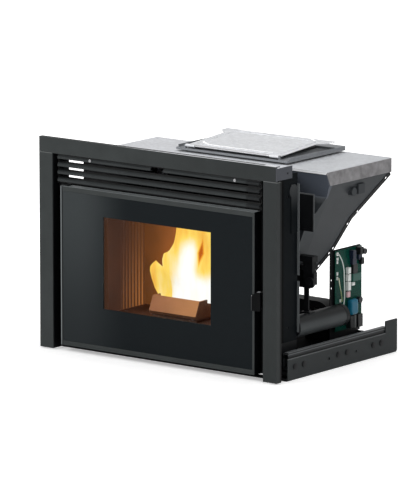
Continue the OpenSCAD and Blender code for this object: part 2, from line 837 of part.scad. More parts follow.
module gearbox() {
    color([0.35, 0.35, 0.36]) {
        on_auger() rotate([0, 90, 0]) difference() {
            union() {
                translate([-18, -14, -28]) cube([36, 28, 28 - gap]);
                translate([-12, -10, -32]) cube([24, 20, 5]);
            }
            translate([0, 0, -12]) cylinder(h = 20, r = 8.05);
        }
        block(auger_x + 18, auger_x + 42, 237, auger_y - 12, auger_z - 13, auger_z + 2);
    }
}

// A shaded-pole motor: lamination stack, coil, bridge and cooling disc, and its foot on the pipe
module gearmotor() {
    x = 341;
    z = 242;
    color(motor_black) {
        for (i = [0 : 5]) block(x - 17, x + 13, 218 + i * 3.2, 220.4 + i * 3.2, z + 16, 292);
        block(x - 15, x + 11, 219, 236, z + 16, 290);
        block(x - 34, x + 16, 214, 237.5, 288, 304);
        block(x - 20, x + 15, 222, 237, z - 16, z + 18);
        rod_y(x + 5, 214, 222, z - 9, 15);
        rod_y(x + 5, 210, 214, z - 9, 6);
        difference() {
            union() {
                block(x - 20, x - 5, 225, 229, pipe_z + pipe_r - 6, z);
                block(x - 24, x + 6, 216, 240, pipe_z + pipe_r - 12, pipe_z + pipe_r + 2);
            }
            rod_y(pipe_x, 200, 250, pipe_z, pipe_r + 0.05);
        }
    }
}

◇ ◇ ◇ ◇

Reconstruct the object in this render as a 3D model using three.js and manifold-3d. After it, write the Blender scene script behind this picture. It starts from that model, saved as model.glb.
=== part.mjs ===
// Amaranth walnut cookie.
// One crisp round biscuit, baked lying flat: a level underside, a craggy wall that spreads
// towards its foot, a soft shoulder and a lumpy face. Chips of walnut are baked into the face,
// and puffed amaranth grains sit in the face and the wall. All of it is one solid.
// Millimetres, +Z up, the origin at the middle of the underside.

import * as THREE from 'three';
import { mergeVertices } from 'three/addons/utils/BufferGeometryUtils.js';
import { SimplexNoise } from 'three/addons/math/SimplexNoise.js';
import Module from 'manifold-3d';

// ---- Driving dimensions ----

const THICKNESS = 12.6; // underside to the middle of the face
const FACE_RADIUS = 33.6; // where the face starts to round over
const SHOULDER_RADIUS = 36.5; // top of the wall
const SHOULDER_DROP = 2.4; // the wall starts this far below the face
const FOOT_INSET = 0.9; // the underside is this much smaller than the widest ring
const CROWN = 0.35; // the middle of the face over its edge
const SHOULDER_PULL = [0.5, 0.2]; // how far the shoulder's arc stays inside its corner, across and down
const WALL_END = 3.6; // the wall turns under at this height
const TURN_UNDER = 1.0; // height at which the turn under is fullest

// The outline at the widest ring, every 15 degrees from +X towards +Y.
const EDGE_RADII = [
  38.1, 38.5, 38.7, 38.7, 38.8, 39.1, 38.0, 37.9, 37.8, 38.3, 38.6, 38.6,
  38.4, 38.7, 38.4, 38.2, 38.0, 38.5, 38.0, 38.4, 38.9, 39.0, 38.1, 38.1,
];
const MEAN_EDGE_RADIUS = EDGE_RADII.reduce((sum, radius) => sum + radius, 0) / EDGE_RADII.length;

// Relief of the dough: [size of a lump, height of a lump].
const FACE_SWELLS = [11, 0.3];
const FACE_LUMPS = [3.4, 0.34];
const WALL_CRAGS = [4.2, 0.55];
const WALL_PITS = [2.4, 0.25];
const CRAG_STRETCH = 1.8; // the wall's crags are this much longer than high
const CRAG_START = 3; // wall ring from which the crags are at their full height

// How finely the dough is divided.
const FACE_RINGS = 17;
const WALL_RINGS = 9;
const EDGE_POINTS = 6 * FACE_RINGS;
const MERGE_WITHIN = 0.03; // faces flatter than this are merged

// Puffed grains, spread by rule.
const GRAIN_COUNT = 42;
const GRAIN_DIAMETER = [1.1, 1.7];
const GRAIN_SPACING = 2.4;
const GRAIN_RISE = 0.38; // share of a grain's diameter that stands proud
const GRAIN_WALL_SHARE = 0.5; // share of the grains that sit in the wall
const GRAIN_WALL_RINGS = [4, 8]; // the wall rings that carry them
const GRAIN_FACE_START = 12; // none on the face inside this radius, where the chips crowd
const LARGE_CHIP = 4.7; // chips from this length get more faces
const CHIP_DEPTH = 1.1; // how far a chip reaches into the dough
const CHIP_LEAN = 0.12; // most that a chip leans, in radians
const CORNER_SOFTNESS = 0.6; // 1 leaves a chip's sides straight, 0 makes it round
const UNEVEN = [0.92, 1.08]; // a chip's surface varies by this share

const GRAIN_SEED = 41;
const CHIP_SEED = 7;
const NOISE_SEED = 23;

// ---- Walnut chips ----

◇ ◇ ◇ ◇

■ TASK STATEMENT
Copy every line that includes the string "manifold" from the material above.

■ EXERCISE SOLUTION
Reconstruct the object in this render as a 3D model using three.js and manifold-3d. After it, write the Blender scene script behind this picture. It starts from that model, saved as model.glb.
import Module from 'manifold-3d';